A widespread disaster unfolded on the US Gulf Coast on Tuesday as up to 80 people were reported dead in Mississippi, and floodwaters poured into low-lying New Orleans through levees battered by powerful Hurricane Katrina.
Mississippi Gov. Haley Barbour told the NBC "Today" show there were reports of 50 to 80 fatalities in one coastal county alone, Harrison County.
"They are unconfirmed but likely are accurate and likelier to go up when we take in the other counties," Barbour said.
Local media said 30 people died at a Biloxi apartment complex where they were drowned or crushed by debris, and New Orleans' mayor reported bodies floating in floodwaters.
The death toll was expected to grow as rescuers struggled through high water and mountains of debris to reach areas devastated by Katrina when it struck the region on Monday. Hundreds needed to be rescued from rooftops, US Coast Guard officials said.
The storm inflicted catastrophic damage all along the coast as it slammed into Louisiana with 140 mph (224 kph) winds, then swept across Mississippi, Alabama and Tennessee.
It shattered buildings, broken boats, smashed cars, toppled trees and flooded cities. Risk analysts estimated the storm would cost insurers $26 billion, the most in US history.
Most of the deaths appear to have been caused by a massive storm surge that swept in from the sea and as far as a mile (1.5 km) inland in parts of Mississippi.
"The state has suffered a grievous blow on the coast," Barbour told reporters.
No deaths have been officially confirmed in Louisiana, but New Orleans Mayor Ray Nagin said bodies were floating in high waters that covered most of the city.
"The city of New Orleans is in a state of devastation," he told television station WWL. We probably have 80 percent of our city under water; with some sections of our city the water is as deep as 20 feet (6 metres). We still have many of our residents on roofs," he said. "Both airports are under water."
New Orleans is mostly below sea level and protected by levees or embankments.
Nagin said the levees had given way in places to Katrina's storm surge, including a 200-foot (60 metre) breach near the city center through which waters from Lake Pontchartrain were pouring in.

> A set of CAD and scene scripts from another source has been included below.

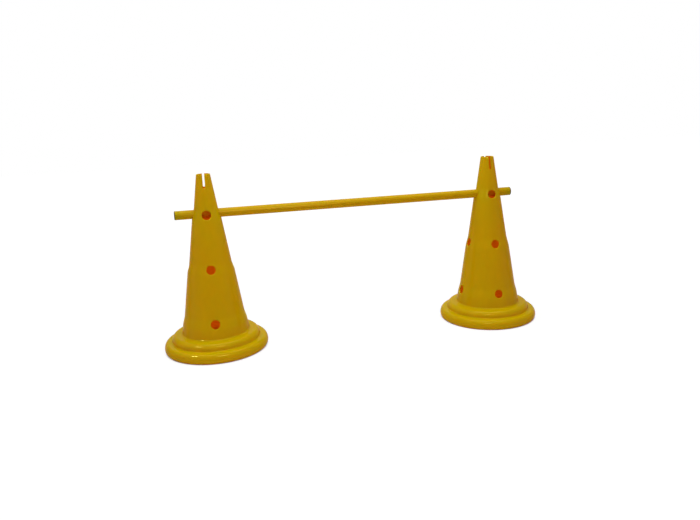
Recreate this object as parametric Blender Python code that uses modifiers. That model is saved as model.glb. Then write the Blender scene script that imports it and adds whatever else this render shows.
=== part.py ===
"""Training hurdle: a round pole carried between two hollow, drilled marker cones.

Metres, +Z up. The cones stand on z = 0 at equal distances from the origin, and the pole
lies along X in the side holes of their top row. The front of the hurdle faces -Y.
"""
import math

import bmesh
import bpy

# Cone body
CONE_HEIGHT = 0.500
TOP_RADIUS = 0.019
FOOT_RADIUS = 0.0949
WALL = 0.0025
RIM_ROUND = 0.0009
SHOULDER_STEP = 0.0032
SHOULDER_HEIGHT = 0.026

# Rows of four holes, square to each other
ROWS = 3
BOTTOM_ROW_HEIGHT = 0.0915
TOP_ROW_DROP = 0.1105
HOLE_CLEARANCE = 0.0008

# Slot across the open top, from front to back
SLOT_WIDTH = 0.006
SLOT_DEPTH = 0.038

# Base flange, in two rounded tiers
FLANGE_WIDTH = 0.0519
OUTER_TIER_WIDTH = 0.0228
INNER_TIER_HEIGHT = 0.0482
OUTER_TIER_HEIGHT = 0.0277
INNER_TIER_FLAT = 0.0156
OUTER_TIER_FLAT = 0.0115
WIDEST_HEIGHT = 0.0105
FOOT_FILLET = 0.0055
GROOVE_FILLET = 0.0035
UNDERSIDE_CURL = 0.0068
LAND_WIDTH = 0.005

# Pole
POLE_LENGTH = 1.000
POLE_DIAMETER = 0.025
TUBE_WALL = 0.002
LEFT_OVERHANG = 0.0871
RIGHT_OVERHANG = 0.0739
POLE_ROW = ROWS - 1

# Push-in end caps
CAP_THICKNESS = 0.002
CAP_ROUND = 0.0007
CAP_DEPTH = 0.015
CAP_WALL = 0.0015
FIN_HEIGHT = 0.0011
FIN_WIDTH = 0.0015
FIN_PITCH = 0.0045
FINS = 3

# Clearances
SEAT_GAP = 0.0003
FIT_GAP = 0.0003

# Facets
CONE_STEPS = 48
HOLE_SIDES = 24
POLE_STEPS = 32
OUTER_ARC_STEPS = 5
INNER_ARC_STEPS = 2
FILLET_STEPS = 2
ROUND_STEPS = 1
SLOT_ARC_STEPS = 8
MERGE_DISTANCE = 0.00001

# Sizes that follow from the ones above
BASE_RADIUS = FOOT_RADIUS + FLANGE_WIDTH
TAPER = (FOOT_RADIUS - TOP_RADIUS - ROWS * SHOULDER_STEP) / (CONE_HEIGHT - INNER_TIER_HEIGHT)
TAPER_ANGLE = math.atan(TAPER)
ROW_SPACING = (CONE_HEIGHT - TOP_ROW_DROP - BOTTOM_ROW_HEIGHT) / (ROWS - 1)
ROW_HEIGHTS = [BOTTOM_ROW_HEIGHT + row * ROW_SPACING for row in range(ROWS)]
POLE_RADIUS = POLE_DIAMETER / 2
HOLE_RADIUS = POLE_RADIUS + HOLE_CLEARANCE / 2
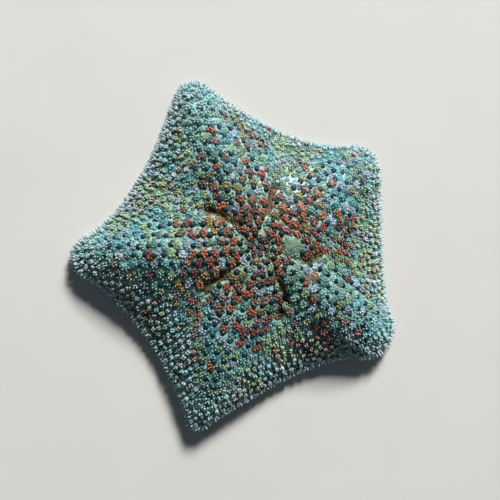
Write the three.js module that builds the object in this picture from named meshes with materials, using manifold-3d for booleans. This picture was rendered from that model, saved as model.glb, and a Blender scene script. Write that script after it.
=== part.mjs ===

"There's a serious leak and it's causing the water to continue to rise," he said. Adding to the problem were malfunctions in the system the city uses to pump out floodwaters.
So far, Nagin said, the historic French Quarter and central business district had not been badly flooded.
But Tulane University Medical Center vice president Karen Troyer-Caraway told CNN the downtown hospital was surrounded by 6 feet (two metres) of water and considering evacuating its 1,000 patients.
"The water is rising so fast I cannot begin to describe how quickly it's rising," she said. "We have whitecaps on Canal Street, the water is moving so fast."
Louisiana emergency-preparedness officials said plans were in the works to fix the broken levee.
The high waters flooded thousands of homes and forced many people into attics and onto roofs.
Police took boats into flood-stricken areas to rescue some of the stranded. Others were picked up by helicopter.
People used axes, and in at least one case a shotgun, to blast holes in roofs so they could escape their attics. Many who had not yet been rescued could be heard screaming for help, police said.
"This is a horror story. I'd rather be reading it somewhere else than living it," said Aaron Broussard, president of New Orleans' Jefferson Parish.
In Mississippi, water swamped the emergency operations center at Hancock County courthouse and the back of the building collapsed.
"Thirty-five people swam out of their emergency operations center with life jackets on," neighboring Harrison County emergency medical services director Christopher Cirillo told Mississippi's Sun Herald newspaper. "We haven't heard from them."
The storm revived memories of Hurricane Camille, which hit the region in 1969 with winds up to 200 mph (320 kph) and killed 256 people.
Before striking the Gulf coast, Katrina last week hit southern Florida, where it killed seven people.
Katrina knocked out electricity to about 2.3 million customers, or nearly 5 million people, in Louisiana, Mississippi, Alabama and Florida, utility companies said. Restoring power could take weeks, they warned.
On its way to the coast, the storm swept through oil and gas fields in the Gulf of Mexico where 20 percent of the nation's energy is produced.
At least two drilling rigs were knocked adrift and one in Mobile Bay, Alabama, broke free of its mooring and slammed into a bridge.
US oil prices on Monday jumped nearly $5 a barrel in opening trade to peak over $70 and on Tuesday was holding above $68 as oil firms assessed damage.
Governors in Louisiana, Mississippi, Alabama and Florida had summoned a total of at least 7,503 Army and Air Force National Guard troops to state duty to provide services ranging from law enforcement to debris removal and providing portable generators for electric power, Pentagon spokesman Bryan Whitman said.
By Tuesday morning, Katrina had moved inland to north-eastern Mississippi where the National Hurricane Center in Miami said it was downgraded to a tropical storm with 50 mph (80 kph) winds.